Rosemary Drescher takes us on a journey from the Sun where nature flourishes in all its glory. It has a remarkable tactile sensory ability in enabling the reader to immerse themselves in the natural world on a profound level. There is an organic quality in the poems that actively connect land and sea. It is direct and as definite as nature itself. The illustrations add a poignant addition.
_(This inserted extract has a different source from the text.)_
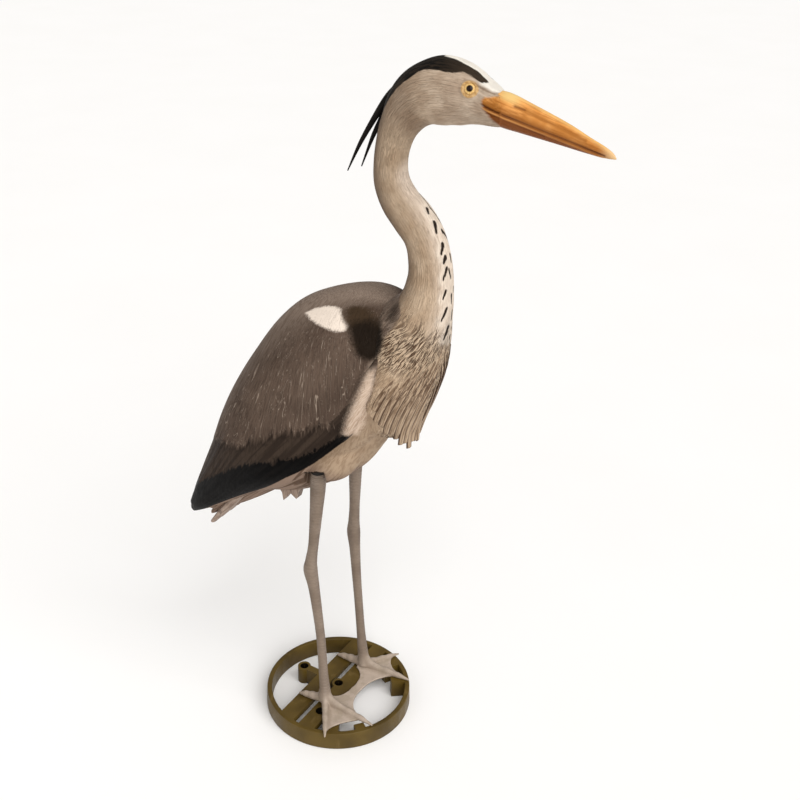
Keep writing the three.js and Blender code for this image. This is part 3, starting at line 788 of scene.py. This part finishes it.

A labyrinth of nurture includes many animals and insects that are used in a rich and busy trail with the atmosphere enhanced with dramatic bursts of weather from the four UK seasons. From seed to flower, tree and herb, the narrative takes the reader through unseen detail to feel the growth on the page. The reader can also appreciate the poet’s love for nature in the busy urban spaces lived. For example in the poem ‘Another Person’ set on a train full of people, a certain distance is created with ‘From the midst of human beings I recognise another person’. Or in the poem ‘Parting at the Shard’ which juxtaposes the high rise shard with other gentle but busy poems about nature. In this poem human nature and sentiment are brought in. There is also a busy poem at a train station but we are quickly brought back to the bee’s pollen and the snail. Even cigarette smoke is likened to a gardender’s back! And then to the potting shed. There is a feeling of growth throughout ‘The Sun is a Heart Far Off’. In the poem ‘Little Sycamores’ there is no containing the evolution of nature! The love of nature of the poet is further understood with poems on climate change.
The poet’s familiar surroundings of Morecambe Bay are also explored in ‘Time and Tide Bell’, Morecambe Bay and in St Peter’s Chapel, Heysham. We also read about life in a boarding school and travelling home to different places around the world as well as later family life.